The victory also underlined why his earlier Group 2 KPMG Champions Juvenile Stakes win at Leopardstown had carried so much weight. He had already been branded the Derby favourite off that September success, and the Chester performance showed the Leopardstown form was no mere autumn flash. Running under a penalty for that win, he still had enough class and stamina to control a five-runner race on good ground and pull clear in a way that sharpened the Epsom conversation rather than just surviving it.

For Aidan O’Brien, the result carried another layer of significance. Chester Racecourse had said he held a record 11 wins in the race before this renewal, and Benvenuto Cellini’s success extended that mark to 12. O’Brien has used Chester as a Derby springboard before, most notably with Ruler Of The World in 2013, and the 2026 result fit the same Ballydoyle pattern of using the Roodee to separate genuine Epsom horses from promising colts still learning their trade.

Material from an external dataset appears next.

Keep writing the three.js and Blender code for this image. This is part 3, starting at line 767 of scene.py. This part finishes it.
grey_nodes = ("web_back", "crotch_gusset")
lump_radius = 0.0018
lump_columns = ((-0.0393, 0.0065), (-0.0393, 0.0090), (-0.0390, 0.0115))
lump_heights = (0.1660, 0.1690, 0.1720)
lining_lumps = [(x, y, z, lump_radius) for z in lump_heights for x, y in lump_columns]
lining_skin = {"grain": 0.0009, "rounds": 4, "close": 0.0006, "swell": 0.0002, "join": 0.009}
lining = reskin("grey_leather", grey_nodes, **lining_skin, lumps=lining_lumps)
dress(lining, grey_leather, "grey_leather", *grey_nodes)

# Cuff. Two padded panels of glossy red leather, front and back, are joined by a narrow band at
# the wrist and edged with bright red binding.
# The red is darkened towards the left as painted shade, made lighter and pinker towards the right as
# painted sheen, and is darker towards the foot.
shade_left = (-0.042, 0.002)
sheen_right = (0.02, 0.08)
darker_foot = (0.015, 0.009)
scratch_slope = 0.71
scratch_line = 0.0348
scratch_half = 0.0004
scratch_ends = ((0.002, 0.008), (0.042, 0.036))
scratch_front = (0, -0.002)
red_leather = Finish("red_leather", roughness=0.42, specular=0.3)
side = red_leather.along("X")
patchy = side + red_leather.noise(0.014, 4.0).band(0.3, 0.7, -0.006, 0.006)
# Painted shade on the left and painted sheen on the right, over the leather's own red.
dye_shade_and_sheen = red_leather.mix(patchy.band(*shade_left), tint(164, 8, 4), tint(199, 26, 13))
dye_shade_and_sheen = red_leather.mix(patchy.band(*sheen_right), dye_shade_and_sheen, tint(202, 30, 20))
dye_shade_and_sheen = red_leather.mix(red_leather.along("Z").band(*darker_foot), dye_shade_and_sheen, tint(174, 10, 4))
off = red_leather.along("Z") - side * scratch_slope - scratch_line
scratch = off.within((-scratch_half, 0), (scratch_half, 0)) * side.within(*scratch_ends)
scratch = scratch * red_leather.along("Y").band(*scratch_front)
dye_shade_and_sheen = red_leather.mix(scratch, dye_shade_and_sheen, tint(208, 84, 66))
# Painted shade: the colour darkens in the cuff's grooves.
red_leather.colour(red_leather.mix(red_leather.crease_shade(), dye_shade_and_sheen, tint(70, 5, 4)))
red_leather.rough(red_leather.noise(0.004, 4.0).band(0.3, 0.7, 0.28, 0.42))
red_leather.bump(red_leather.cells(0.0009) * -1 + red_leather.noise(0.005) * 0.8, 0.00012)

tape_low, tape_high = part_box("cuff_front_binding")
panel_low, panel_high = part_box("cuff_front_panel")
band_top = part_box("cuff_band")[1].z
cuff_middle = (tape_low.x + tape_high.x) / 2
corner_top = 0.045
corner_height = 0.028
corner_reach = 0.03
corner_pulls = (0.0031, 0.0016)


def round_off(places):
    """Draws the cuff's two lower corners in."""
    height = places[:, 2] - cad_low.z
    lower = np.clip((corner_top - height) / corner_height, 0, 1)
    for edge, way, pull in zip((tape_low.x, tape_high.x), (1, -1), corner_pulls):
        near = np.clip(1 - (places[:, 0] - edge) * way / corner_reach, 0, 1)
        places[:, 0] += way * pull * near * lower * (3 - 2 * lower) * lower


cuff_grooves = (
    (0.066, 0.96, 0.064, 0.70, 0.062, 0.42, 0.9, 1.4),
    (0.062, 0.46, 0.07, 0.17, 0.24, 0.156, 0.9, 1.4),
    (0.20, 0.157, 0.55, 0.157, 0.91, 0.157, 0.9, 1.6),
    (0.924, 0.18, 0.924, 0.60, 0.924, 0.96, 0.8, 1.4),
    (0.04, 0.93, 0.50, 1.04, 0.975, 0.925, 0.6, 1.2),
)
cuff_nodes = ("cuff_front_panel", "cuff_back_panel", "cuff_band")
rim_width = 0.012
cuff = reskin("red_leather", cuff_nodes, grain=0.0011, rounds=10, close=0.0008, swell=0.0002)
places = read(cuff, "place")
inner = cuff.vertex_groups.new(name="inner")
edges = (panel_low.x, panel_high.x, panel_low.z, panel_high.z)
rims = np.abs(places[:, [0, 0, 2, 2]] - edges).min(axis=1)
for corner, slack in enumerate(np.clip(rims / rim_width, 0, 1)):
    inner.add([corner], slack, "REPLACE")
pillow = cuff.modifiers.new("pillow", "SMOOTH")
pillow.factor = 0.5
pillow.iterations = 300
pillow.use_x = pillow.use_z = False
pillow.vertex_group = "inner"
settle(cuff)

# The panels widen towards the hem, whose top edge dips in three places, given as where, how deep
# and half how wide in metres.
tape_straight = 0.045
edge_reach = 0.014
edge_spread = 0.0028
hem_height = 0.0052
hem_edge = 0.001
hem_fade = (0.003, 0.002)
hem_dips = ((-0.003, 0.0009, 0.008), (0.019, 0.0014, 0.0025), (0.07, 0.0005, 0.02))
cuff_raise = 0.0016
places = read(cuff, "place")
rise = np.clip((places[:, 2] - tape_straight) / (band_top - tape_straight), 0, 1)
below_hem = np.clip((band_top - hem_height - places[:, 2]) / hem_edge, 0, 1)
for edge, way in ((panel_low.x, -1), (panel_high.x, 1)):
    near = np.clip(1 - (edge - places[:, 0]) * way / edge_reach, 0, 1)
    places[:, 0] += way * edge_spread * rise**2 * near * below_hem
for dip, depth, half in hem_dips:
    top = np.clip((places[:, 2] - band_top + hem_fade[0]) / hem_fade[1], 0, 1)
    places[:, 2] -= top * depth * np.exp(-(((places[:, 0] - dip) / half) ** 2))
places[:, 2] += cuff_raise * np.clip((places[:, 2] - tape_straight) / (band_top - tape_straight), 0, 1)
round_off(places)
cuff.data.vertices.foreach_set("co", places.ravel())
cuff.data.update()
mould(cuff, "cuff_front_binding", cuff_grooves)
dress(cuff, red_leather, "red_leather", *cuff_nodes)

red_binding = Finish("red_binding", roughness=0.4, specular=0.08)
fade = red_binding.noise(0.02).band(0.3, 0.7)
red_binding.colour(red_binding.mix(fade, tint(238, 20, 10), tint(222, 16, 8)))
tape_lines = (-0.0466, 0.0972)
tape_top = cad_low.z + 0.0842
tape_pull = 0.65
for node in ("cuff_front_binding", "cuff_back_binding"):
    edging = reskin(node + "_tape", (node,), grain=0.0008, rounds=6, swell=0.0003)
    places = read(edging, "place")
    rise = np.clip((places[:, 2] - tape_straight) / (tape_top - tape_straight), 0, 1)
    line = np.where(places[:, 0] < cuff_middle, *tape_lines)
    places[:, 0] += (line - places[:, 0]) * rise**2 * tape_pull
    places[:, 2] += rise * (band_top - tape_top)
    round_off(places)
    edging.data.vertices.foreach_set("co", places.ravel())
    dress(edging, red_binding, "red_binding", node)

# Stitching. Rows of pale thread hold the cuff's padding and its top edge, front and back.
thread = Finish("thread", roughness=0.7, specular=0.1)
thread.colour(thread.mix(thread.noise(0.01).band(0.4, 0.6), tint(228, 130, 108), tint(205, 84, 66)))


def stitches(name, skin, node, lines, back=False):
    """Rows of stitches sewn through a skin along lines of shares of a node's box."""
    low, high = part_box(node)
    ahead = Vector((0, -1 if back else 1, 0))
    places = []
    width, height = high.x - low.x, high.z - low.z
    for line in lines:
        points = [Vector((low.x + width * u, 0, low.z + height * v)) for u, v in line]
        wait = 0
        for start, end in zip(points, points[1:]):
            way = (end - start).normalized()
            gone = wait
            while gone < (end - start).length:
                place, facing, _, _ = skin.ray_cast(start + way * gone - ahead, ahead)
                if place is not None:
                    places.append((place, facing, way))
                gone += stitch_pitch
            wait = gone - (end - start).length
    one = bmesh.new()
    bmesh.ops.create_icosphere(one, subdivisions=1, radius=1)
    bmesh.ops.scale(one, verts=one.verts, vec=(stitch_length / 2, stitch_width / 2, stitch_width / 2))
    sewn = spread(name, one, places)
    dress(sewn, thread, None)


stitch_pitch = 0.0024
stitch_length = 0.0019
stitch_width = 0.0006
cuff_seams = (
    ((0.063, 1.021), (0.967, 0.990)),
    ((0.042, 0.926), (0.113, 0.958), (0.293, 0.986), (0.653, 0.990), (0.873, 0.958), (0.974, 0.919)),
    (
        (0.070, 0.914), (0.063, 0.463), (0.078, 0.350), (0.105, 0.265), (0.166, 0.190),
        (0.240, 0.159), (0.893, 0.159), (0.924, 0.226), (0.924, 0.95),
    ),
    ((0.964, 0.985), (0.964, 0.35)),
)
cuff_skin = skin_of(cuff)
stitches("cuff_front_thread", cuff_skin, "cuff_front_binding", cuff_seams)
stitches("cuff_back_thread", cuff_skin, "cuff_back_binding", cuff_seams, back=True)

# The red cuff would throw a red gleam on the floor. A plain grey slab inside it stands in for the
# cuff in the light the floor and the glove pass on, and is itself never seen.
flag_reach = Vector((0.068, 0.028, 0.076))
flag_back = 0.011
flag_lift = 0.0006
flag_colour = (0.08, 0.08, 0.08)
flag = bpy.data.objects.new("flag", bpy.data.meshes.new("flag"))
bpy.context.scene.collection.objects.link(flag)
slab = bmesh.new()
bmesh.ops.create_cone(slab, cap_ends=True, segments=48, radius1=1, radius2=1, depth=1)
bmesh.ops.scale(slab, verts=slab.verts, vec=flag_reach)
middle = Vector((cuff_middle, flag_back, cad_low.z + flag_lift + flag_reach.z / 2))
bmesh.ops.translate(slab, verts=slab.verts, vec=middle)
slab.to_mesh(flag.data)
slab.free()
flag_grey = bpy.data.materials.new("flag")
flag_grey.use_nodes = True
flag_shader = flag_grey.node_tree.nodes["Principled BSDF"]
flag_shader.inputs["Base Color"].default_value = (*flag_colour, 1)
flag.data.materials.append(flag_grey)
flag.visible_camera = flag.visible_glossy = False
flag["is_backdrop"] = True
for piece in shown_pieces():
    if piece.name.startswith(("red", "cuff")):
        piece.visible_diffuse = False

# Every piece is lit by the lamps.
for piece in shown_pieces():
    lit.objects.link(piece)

The race’s wider relevance was impossible to miss. Chester Racecourse pointed to last year’s twin triumphs, when Lambourn won the Chester Vase before going on to land the Epsom Derby, while Minnie Hauk completed a sweep of the Cheshire Oaks, Epsom Oaks, Irish Oaks and Yorkshire Oaks. That made 2025 the first time both Chester trial winners went on to win at Epsom in the same year, turning Trials Day into a genuine roadmap for the Classic season.

Benvenuto Cellini’s Chester win now gives the market, and the Derby picture, something firmer to work with. Chester exposed the colt’s class, confirmed his stamina, and showed that the horse being talked about as the favourite had already started to justify the label.